Instructions to follow: Reproduce all of the material word for word.

Dataset excerpt:
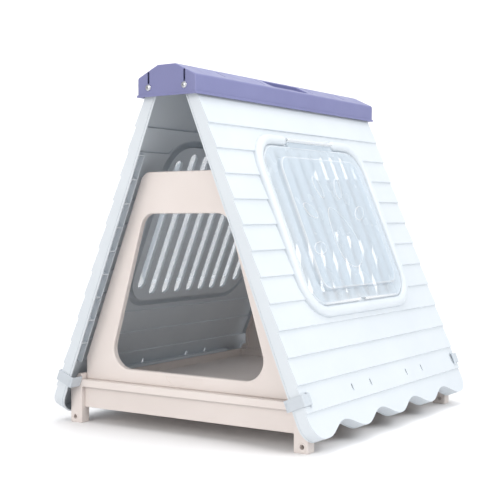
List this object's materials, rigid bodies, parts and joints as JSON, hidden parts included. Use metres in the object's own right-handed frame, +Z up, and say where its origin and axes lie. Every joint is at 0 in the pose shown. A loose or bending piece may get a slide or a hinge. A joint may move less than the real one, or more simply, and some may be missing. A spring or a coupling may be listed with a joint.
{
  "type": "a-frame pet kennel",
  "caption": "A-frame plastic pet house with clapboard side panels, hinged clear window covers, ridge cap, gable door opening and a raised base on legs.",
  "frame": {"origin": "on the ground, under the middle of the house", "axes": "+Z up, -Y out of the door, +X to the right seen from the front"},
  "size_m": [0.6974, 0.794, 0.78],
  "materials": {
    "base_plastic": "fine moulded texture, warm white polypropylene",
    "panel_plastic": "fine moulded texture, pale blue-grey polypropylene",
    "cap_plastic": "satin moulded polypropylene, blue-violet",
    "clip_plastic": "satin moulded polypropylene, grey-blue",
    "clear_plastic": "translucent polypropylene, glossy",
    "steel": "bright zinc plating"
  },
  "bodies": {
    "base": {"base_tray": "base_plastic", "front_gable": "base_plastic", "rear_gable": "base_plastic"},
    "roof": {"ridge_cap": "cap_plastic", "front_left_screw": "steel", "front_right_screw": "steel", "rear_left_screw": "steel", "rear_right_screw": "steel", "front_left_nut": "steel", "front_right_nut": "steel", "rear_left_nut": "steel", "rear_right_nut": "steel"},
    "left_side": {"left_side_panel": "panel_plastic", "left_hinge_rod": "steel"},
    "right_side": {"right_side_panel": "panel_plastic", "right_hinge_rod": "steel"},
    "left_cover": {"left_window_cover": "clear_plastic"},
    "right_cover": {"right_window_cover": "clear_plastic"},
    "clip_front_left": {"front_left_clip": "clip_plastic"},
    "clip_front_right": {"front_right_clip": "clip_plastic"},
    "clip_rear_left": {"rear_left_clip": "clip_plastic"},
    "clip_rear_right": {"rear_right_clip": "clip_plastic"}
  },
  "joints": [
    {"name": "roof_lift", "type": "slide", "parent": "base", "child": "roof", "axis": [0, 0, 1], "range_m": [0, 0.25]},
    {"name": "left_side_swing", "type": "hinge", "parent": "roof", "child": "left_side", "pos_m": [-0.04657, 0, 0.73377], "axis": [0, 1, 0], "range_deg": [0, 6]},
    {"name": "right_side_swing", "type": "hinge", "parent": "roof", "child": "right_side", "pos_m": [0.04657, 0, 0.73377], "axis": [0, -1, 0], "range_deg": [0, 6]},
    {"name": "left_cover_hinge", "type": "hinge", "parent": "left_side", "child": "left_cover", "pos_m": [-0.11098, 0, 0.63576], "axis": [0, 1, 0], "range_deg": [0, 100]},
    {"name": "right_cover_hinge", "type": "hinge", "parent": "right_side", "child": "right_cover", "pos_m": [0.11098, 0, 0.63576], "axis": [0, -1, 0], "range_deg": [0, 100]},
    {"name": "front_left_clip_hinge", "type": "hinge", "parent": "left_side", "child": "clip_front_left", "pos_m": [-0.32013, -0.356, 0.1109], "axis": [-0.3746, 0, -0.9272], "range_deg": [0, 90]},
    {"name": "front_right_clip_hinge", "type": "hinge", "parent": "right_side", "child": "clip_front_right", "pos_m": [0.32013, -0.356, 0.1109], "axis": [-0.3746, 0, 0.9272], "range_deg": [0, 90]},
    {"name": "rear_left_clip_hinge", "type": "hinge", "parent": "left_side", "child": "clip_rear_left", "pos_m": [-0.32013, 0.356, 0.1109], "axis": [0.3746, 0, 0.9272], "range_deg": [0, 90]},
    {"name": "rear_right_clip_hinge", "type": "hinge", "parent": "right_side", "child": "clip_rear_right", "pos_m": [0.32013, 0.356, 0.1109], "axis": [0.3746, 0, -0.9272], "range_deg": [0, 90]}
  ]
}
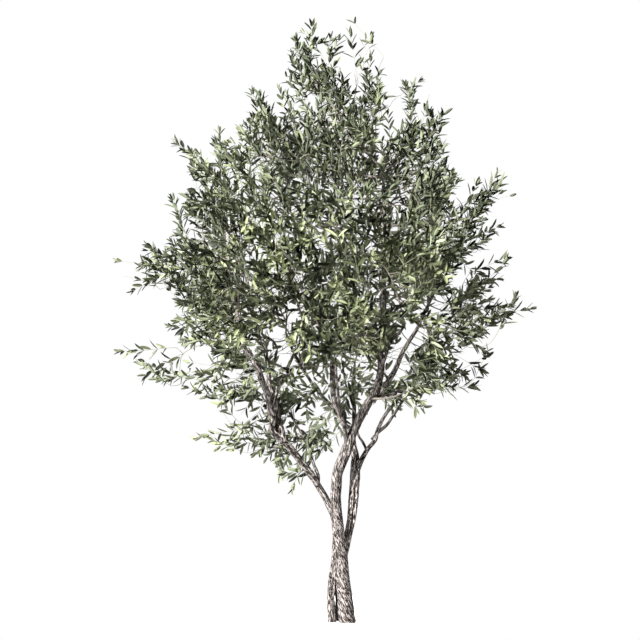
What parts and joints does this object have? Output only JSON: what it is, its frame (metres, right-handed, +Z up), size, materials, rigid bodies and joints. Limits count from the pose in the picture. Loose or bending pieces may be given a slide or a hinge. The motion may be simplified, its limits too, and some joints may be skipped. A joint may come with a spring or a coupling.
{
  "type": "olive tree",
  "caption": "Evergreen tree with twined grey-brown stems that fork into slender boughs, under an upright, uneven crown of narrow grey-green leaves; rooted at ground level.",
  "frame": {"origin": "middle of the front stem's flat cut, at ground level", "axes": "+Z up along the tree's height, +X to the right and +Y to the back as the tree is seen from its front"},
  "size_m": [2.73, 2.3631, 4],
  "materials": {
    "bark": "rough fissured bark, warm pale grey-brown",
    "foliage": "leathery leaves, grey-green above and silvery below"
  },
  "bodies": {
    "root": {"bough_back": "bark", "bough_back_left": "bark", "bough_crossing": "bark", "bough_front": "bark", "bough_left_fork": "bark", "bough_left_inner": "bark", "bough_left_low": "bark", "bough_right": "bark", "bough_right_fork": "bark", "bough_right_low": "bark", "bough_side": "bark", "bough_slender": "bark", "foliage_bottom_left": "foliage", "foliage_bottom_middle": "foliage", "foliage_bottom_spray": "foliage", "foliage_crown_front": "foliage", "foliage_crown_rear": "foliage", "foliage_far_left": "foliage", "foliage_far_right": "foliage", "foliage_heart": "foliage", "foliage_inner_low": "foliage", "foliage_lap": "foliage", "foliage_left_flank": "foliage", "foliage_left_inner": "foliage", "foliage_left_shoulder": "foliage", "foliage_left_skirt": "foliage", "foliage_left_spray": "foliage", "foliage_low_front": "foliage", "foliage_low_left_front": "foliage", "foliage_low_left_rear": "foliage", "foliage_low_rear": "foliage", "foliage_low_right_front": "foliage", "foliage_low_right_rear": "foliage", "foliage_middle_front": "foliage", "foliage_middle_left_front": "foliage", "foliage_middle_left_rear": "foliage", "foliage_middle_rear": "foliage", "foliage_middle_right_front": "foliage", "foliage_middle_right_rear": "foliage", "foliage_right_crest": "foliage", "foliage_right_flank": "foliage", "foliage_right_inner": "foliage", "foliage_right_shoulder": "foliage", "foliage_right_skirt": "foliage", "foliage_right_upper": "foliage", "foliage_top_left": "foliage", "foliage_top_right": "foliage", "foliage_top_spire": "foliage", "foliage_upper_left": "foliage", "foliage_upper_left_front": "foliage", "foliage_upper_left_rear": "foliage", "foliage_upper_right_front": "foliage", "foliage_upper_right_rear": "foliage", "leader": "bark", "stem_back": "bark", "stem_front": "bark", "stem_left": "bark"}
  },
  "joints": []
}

In response:
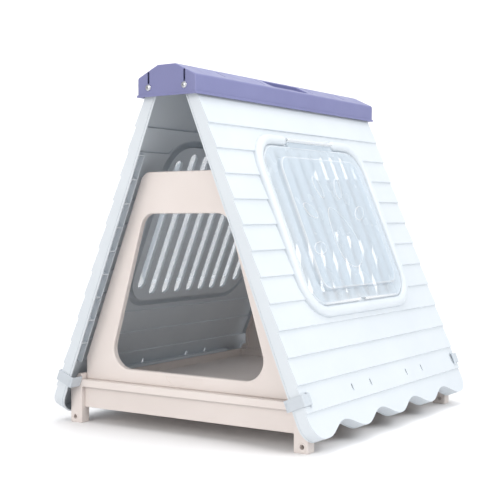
List this object's materials, rigid bodies, parts and joints as JSON, hidden parts included. Use metres in the object's own right-handed frame, +Z up, and say where its origin and axes lie. Every joint is at 0 in the pose shown. A loose or bending piece may get a slide or a hinge. A joint may move less than the real one, or more simply, and some may be missing. A spring or a coupling may be listed with a joint.
{
  "type": "a-frame pet kennel",
  "caption": "A-frame plastic pet house with clapboard side panels, hinged clear window covers, ridge cap, gable door opening and a raised base on legs.",
  "frame": {"origin": "on the ground, under the middle of the house", "axes": "+Z up, -Y out of the door, +X to the right seen from the front"},
  "size_m": [0.6974, 0.794, 0.78],
  "materials": {
    "base_plastic": "fine moulded texture, warm white polypropylene",
    "panel_plastic": "fine moulded texture, pale blue-grey polypropylene",
    "cap_plastic": "satin moulded polypropylene, blue-violet",
    "clip_plastic": "satin moulded polypropylene, grey-blue",
    "clear_plastic": "translucent polypropylene, glossy",
    "steel": "bright zinc plating"
  },
  "bodies": {
    "base": {"base_tray": "base_plastic", "front_gable": "base_plastic", "rear_gable": "base_plastic"},
    "roof": {"ridge_cap": "cap_plastic", "front_left_screw": "steel", "front_right_screw": "steel", "rear_left_screw": "steel", "rear_right_screw": "steel", "front_left_nut": "steel", "front_right_nut": "steel", "rear_left_nut": "steel", "rear_right_nut": "steel"},
    "left_side": {"left_side_panel": "panel_plastic", "left_hinge_rod": "steel"},
    "right_side": {"right_side_panel": "panel_plastic", "right_hinge_rod": "steel"},
    "left_cover": {"left_window_cover": "clear_plastic"},
    "right_cover": {"right_window_cover": "clear_plastic"},
    "clip_front_left": {"front_left_clip": "clip_plastic"},
    "clip_front_right": {"front_right_clip": "clip_plastic"},
    "clip_rear_left": {"rear_left_clip": "clip_plastic"},
    "clip_rear_right": {"rear_right_clip": "clip_plastic"}
  },
  "joints": [
    {"name": "roof_lift", "type": "slide", "parent": "base", "child": "roof", "axis": [0, 0, 1], "range_m": [0, 0.25]},
    {"name": "left_side_swing", "type": "hinge", "parent": "roof", "child": "left_side", "pos_m": [-0.04657, 0, 0.73377], "axis": [0, 1, 0], "range_deg": [0, 6]},
    {"name": "right_side_swing", "type": "hinge", "parent": "roof", "child": "right_side", "pos_m": [0.04657, 0, 0.73377], "axis": [0, -1, 0], "range_deg": [0, 6]},
    {"name": "left_cover_hinge", "type": "hinge", "parent": "left_side", "child": "left_cover", "pos_m": [-0.11098, 0, 0.63576], "axis": [0, 1, 0], "range_deg": [0, 100]},
    {"name": "right_cover_hinge", "type": "hinge", "parent": "right_side", "child": "right_cover", "pos_m": [0.11098, 0, 0.63576], "axis": [0, -1, 0], "range_deg": [0, 100]},
    {"name": "front_left_clip_hinge", "type": "hinge", "parent": "left_side", "child": "clip_front_left", "pos_m": [-0.32013, -0.356, 0.1109], "axis": [-0.3746, 0, -0.9272], "range_deg": [0, 90]},
    {"name": "front_right_clip_hinge", "type": "hinge", "parent": "right_side", "child": "clip_front_right", "pos_m": [0.32013, -0.356, 0.1109], "axis": [-0.3746, 0, 0.9272], "range_deg": [0, 90]},
    {"name": "rear_left_clip_hinge", "type": "hinge", "parent": "left_side", "child": "clip_rear_left", "pos_m": [-0.32013, 0.356, 0.1109], "axis": [0.3746, 0, 0.9272], "range_deg": [0, 90]},
    {"name": "rear_right_clip_hinge", "type": "hinge", "parent": "right_side", "child": "clip_rear_right", "pos_m": [0.32013, 0.356, 0.1109], "axis": [0.3746, 0, -0.9272], "range_deg": [0, 90]}
  ]
}
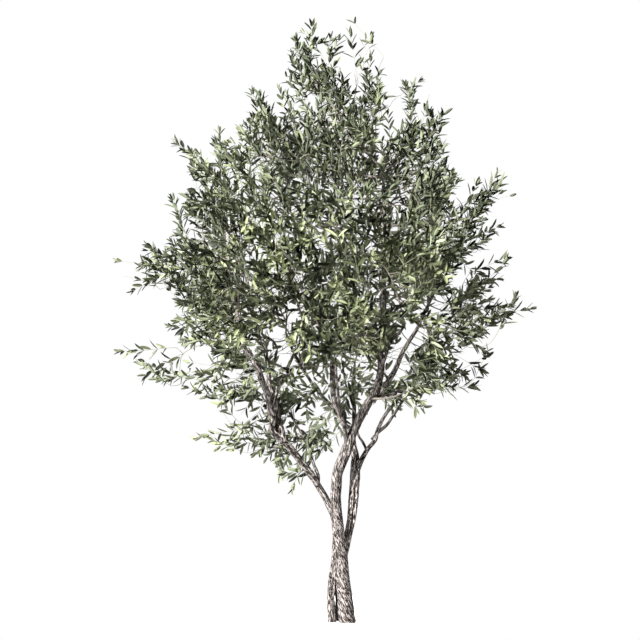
What parts and joints does this object have? Output only JSON: what it is, its frame (metres, right-handed, +Z up), size, materials, rigid bodies and joints. Limits count from the pose in the picture. Loose or bending pieces may be given a slide or a hinge. The motion may be simplified, its limits too, and some joints may be skipped. A joint may come with a spring or a coupling.
{
  "type": "olive tree",
  "caption": "Evergreen tree with twined grey-brown stems that fork into slender boughs, under an upright, uneven crown of narrow grey-green leaves; rooted at ground level.",
  "frame": {"origin": "middle of the front stem's flat cut, at ground level", "axes": "+Z up along the tree's height, +X to the right and +Y to the back as the tree is seen from its front"},
  "size_m": [2.73, 2.3631, 4],
  "materials": {
    "bark": "rough fissured bark, warm pale grey-brown",
    "foliage": "leathery leaves, grey-green above and silvery below"
  },
  "bodies": {
    "root": {"bough_back": "bark", "bough_back_left": "bark", "bough_crossing": "bark", "bough_front": "bark", "bough_left_fork": "bark", "bough_left_inner": "bark", "bough_left_low": "bark", "bough_right": "bark", "bough_right_fork": "bark", "bough_right_low": "bark", "bough_side": "bark", "bough_slender": "bark", "foliage_bottom_left": "foliage", "foliage_bottom_middle": "foliage", "foliage_bottom_spray": "foliage", "foliage_crown_front": "foliage", "foliage_crown_rear": "foliage", "foliage_far_left": "foliage", "foliage_far_right": "foliage", "foliage_heart": "foliage", "foliage_inner_low": "foliage", "foliage_lap": "foliage", "foliage_left_flank": "foliage", "foliage_left_inner": "foliage", "foliage_left_shoulder": "foliage", "foliage_left_skirt": "foliage", "foliage_left_spray": "foliage", "foliage_low_front": "foliage", "foliage_low_left_front": "foliage", "foliage_low_left_rear": "foliage", "foliage_low_rear": "foliage", "foliage_low_right_front": "foliage", "foliage_low_right_rear": "foliage", "foliage_middle_front": "foliage", "foliage_middle_left_front": "foliage", "foliage_middle_left_rear": "foliage", "foliage_middle_rear": "foliage", "foliage_middle_right_front": "foliage", "foliage_middle_right_rear": "foliage", "foliage_right_crest": "foliage", "foliage_right_flank": "foliage", "foliage_right_inner": "foliage", "foliage_right_shoulder": "foliage", "foliage_right_skirt": "foliage", "foliage_right_upper": "foliage", "foliage_top_left": "foliage", "foliage_top_right": "foliage", "foliage_top_spire": "foliage", "foliage_upper_left": "foliage", "foliage_upper_left_front": "foliage", "foliage_upper_left_rear": "foliage", "foliage_upper_right_front": "foliage", "foliage_upper_right_rear": "foliage", "leader": "bark", "stem_back": "bark", "stem_front": "bark", "stem_left": "bark"}
  },
  "joints": []
}